* _Stated problem_:
Draw out every line with the word "code" from the listing below.

* _Supplied material_:
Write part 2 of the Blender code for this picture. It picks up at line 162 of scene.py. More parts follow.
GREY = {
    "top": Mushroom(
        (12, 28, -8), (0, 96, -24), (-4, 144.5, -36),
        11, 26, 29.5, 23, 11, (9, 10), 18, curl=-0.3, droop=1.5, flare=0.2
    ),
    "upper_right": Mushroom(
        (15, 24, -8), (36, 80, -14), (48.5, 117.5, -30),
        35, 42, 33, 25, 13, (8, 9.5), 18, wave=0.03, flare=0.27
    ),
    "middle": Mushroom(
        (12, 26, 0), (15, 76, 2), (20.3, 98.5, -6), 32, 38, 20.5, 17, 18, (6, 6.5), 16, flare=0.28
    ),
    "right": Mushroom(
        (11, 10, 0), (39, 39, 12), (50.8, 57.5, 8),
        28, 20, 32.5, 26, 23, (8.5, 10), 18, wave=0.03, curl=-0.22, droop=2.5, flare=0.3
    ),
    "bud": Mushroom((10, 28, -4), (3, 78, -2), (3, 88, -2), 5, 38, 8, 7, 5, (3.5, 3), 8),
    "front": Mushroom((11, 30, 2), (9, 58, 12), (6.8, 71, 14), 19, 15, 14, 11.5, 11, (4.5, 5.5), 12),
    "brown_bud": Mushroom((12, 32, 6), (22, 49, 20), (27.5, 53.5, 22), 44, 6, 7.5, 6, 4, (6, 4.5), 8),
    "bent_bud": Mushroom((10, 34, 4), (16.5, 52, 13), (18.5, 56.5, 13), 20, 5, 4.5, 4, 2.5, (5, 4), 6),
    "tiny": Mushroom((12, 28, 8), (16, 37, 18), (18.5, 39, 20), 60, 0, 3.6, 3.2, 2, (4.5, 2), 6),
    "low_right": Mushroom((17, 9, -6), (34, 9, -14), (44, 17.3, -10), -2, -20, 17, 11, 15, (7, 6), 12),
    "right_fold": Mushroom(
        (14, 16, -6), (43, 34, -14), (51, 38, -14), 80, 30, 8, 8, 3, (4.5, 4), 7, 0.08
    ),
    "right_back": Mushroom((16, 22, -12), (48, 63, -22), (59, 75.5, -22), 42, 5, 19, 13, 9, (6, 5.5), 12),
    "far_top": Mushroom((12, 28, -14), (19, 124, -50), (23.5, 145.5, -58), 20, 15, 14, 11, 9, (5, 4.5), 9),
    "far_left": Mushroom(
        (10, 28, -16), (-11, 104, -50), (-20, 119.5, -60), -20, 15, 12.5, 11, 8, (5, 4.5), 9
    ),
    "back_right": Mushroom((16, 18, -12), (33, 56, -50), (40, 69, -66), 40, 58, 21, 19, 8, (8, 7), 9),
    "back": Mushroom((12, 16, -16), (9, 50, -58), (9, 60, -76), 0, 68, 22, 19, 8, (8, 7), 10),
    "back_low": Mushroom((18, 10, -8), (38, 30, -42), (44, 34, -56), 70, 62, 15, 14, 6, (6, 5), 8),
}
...
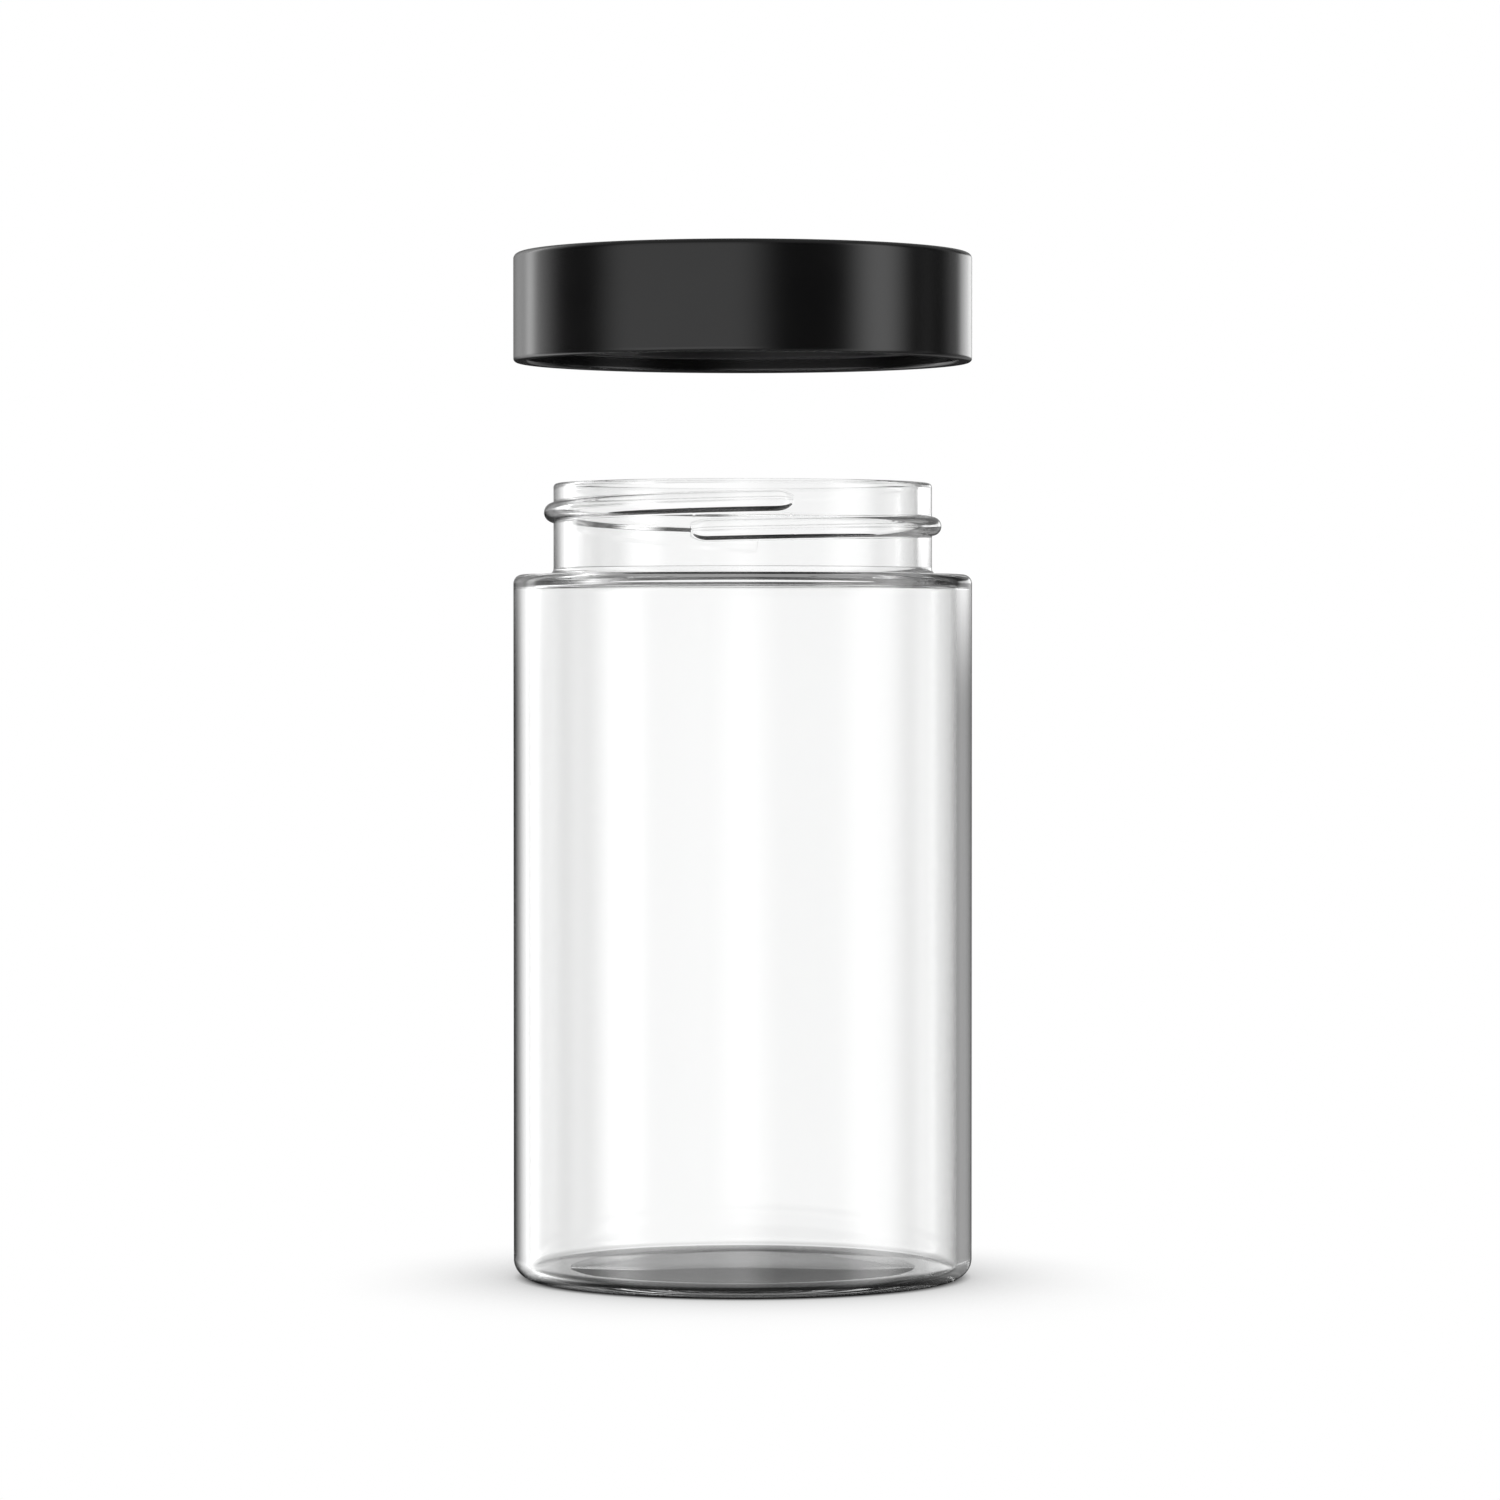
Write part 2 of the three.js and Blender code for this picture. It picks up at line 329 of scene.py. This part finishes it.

* _Full response_:
Write part 2 of the Blender code for this picture. It picks up at line 162 of scene.py. More parts follow.
Write part 2 of the three.js and Blender code for this picture. It picks up at line 329 of scene.py. This part finishes it.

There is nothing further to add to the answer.